如何使用python从XML文件中仅解析和获取所需的XML元素?

时间:2018-08-20 11:03:29

标签: python json xml

我有一个看起来像这样的XML文件:

<rpc-reply xmlns:junos="http://xml.juniper.net/junos/15.1R5/junos">
    <vlan-information xmlns="http://xml.juniper.net/junos/15.1R5/junos-esw" junos:style="brief">
        <vlan-terse/>
        <vlan>
            <vlan-instance>0</vlan-instance>
            <vlan-name>ACRS-Dev2</vlan-name>
            <vlan-create-time>Fri Jan  1 00:37:59 2010
            </vlan-create-time>
            <vlan-status>Enabled</vlan-status>
            <vlan-owner>static</vlan-owner>
            <vlan-tag>0</vlan-tag>
            <vlan-index>2</vlan-index>
            <vlan-l3-interface>vlan.15 (UP)</vlan-l3-interface>
            <vlan-l3-interface-address>10.8.25.1/24</vlan-l3-interface-address>
            <vlan-protocol-port>Port Mode</vlan-protocol-port>
            <vlan-members-count>7</vlan-members-count>
            <vlan-members-upcount>6</vlan-members-upcount>
        </vlan>
        <vlan>
            <vlan-instance>0</vlan-instance>
            <vlan-name>default</vlan-name>
            <vlan-create-time>Fri Jan  1 00:37:59 2010
            </vlan-create-time>
            <vlan-status>Enabled</vlan-status>
            <vlan-owner>static</vlan-owner>
            <vlan-tag>0</vlan-tag>
            <vlan-index>3</vlan-index>
            <vlan-l3-interface>vlan.11 (UP)</vlan-l3-interface>
            <vlan-l3-interface-address>10.8.27.1/24</vlan-l3-interface-address>
            <vlan-protocol-port>Port Mode</vlan-protocol-port>
            <vlan-members-count>12</vlan-members-count>
            <vlan-members-upcount>2</vlan-members-upcount>
        </vlan>
    </vlan-information>
</rpc-reply>

由此,我只希望将<vlan-name><vlan-l3-interface-address>标签进行解析并保存在dict / json之类的变量中,其格式为:

{'Vlan-Name' : vlan_name, 'Interface-Address' : interface_addr}

,然后为dicts / json列表中的每个元素添加这些dict / json。 这是我用于解析和插入列表中的json的代码:

root = tree.getroot()
nw_pool = []
nw_json = {}
for child in root:
    for items in child:
        for item1 in items:
            if 'vlan-l3-interface-address' in item1.tag:
                interface_addr = item1.text
                nw_json['Interface-Address'] = interface_addr
            elif 'vlan-name' in item1.tag:
                vlan_name = item1.text
                nw_json['Vlan-Name'] = vlan_name
                nw_pool.append(nw_json)
print(nw_pool)

但是当我打印nw_pool时,它给了我一个输出,在该输出中重复找到的最后一个元素的json,而不是给我每个元素不同的格言。

输出:

[{'Vlan-Name': 'default', 'Interface-Address': '10.8.27.1/24'}, {'Vlan-Name': 'default', 'Interface-Address': '10.8.27.1/24'}]

我想要的输出是:

[{'Vlan-Name': 'ACRS-Dev2', 'Interface-Address': '10.8.25.1/24'}, {'Vlan-Name': 'default', 'Interface-Address': '10.8.27.1/24'}] 

有人可以帮我吗?预先感谢。

2 个答案:

答案 0 :(得分:1)

您正在覆盖现有字典,而每次迭代都需要一个新字典。

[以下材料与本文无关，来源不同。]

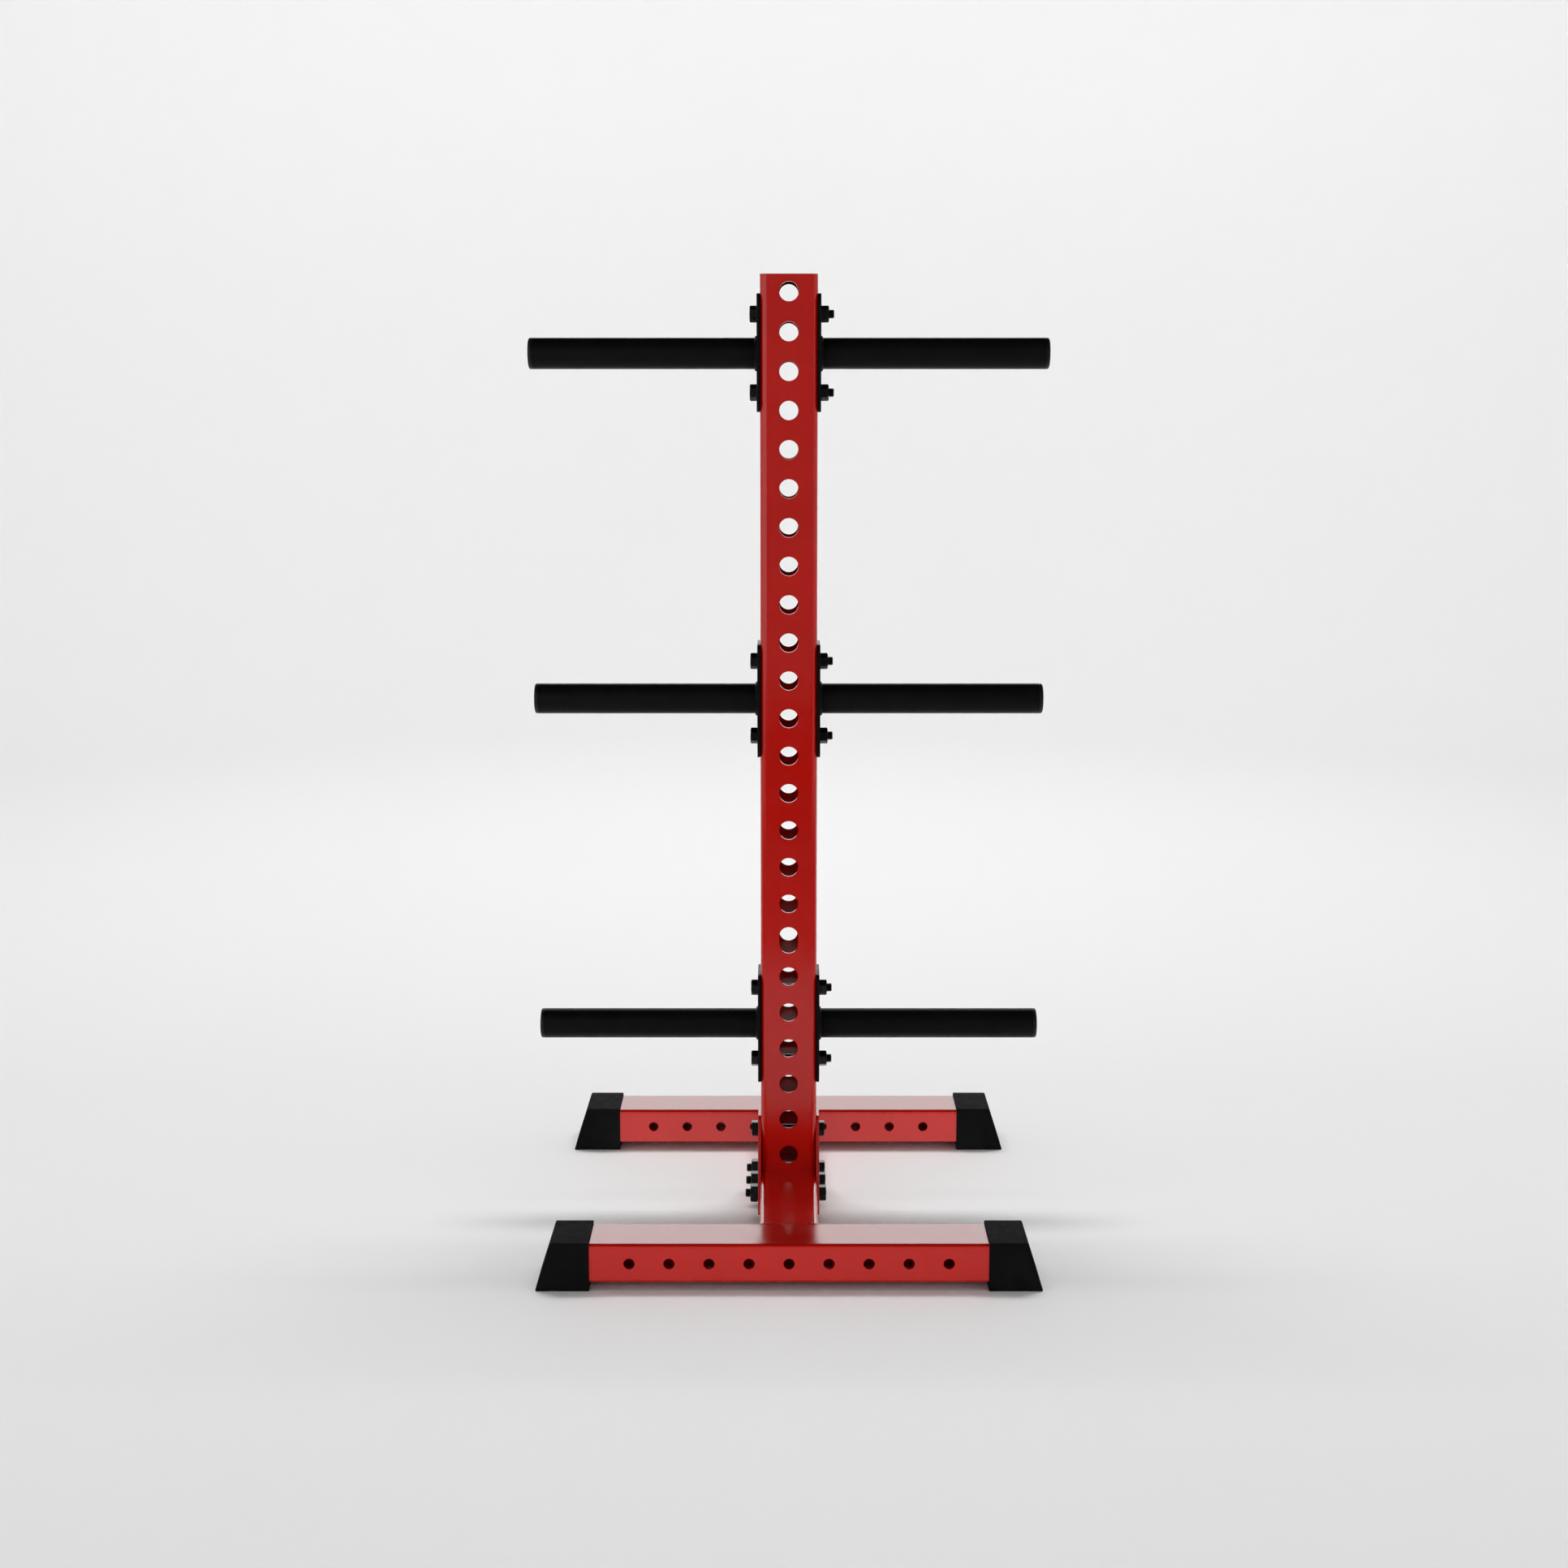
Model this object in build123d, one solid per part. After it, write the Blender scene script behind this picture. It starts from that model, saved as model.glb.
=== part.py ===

因此,您需要将nw_json = {}放在另一个位置:

root = tree.getroot()
nw_pool = []
for child in root:
    for items in child:
        nw_json = {}   # Work with new dict
        for item1 in items:
            if 'vlan-l3-interface-address' in item1.tag:
                interface_addr = item1.text
                nw_json['Interface-Address'] = interface_addr
            elif 'vlan-name' in item1.tag:
                vlan_name = item1.text
                nw_json['Vlan-Name'] = vlan_name
                nw_pool.append(nw_json)
print(nw_pool)

答案 1 :(得分:1)

代码中的问题是您在循环之前启动了dict()对象,因此数据已在流中被覆盖。

@Hoenie's answer可以使您清楚地知道自己的错误。

此外,我建议您尝试使用BeautifulSoup解析XML,因为它简单易懂。尝试下面的代码。

from bs4 import BeautifulSoup

fileObj = open('test.xml').read()
soup = BeautifulSoup(fileObj, 'lxml')
vlans = soup.findAll('vlan')
nw_pool = []
for vlan in vlans:
    nw_json = dict()
    nw_json['Interface-Address'] = vlan.find('vlan-l3-interface-address').text
    nw_json['Vlan-Names'] = vlan.find('vlan-name').text
    nw_pool.append(nw_json)
print(nw_pool) # O/P [{'Interface-Address': '10.8.25.1/24', 'Vlan-Names': 'ACRS-Dev2'}, {'Interface-Address': '10.8.27.1/24', 'Vlan-Names': 'default'}]

干杯!